Peter becomes suspicious of June and wants to break up with her, even when she tries to warn him that he is being targeted by a "headless ghost". When Peter's best friend, Simon, tells him that he was indeed possessed, Peter regains his trust in June and they start unraveling the mystery together by tracking down details of a horrific accident that happened at Sai Wan two decades ago. Peter's father had accidentally bumped into a man and caused the man to fall onto a railway, where he was knocked down by an incoming tram and was decapitated.
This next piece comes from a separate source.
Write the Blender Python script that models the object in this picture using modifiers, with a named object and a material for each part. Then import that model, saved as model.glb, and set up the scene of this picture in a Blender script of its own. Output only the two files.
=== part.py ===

The man is the "headless ghost" and he is seeking revenge on Peter and his father.

==Cast==
- Eason Chan as Peter Wong Choi
  - Man Kin-fung as young Peter
- Shu Qi as June / Wong Siu-kam
  - Kelly Moo as young June
- Anthony Wong as Wong-lin
- Sam Lee as Simon
- James Wong as Lo Kit
- Wayne Lai as Peter's brother
- Kara Hui as Siu-kam's mother
- Tony Liu as Master Tsang
- Cheung Tat-ming as Taxi driver
- Jo Kuk as Ghost on the subway
- Perry Chan as Dicky
- Tiffany Lee as Carmen
- Rashima Maheubani as Sue
- Ho Fili as Fatso
- Yau Man-shing as Ah-kow
- Chung Yiu-shing as Little Chung
- Tammy Ting as Tat's wife
- Lo Yan-yan as Cher
- Fok Lin as Aunt San
- Janet Chang as Singing woman
- Ng Wing-han as Nurse
- Lo Pui-ho as Boy in salon A
- Kung Siu-ling as Boy's mother
- Lee Wing-yin as Sue's friend
- Lau Ho-yee as Jake's girlfriend
- Ng Tat-lap as Youngster in salon B
- Lai Hing-san as Uncle Chan
- Lee Chi-ming as Snake Head
- Li Fung as Miss Wong

==Release==
Visible Secret was released in Hong Kong on 1 June 2001. In the Philippines, the film was released by Media Asia Films on 21 August 2003.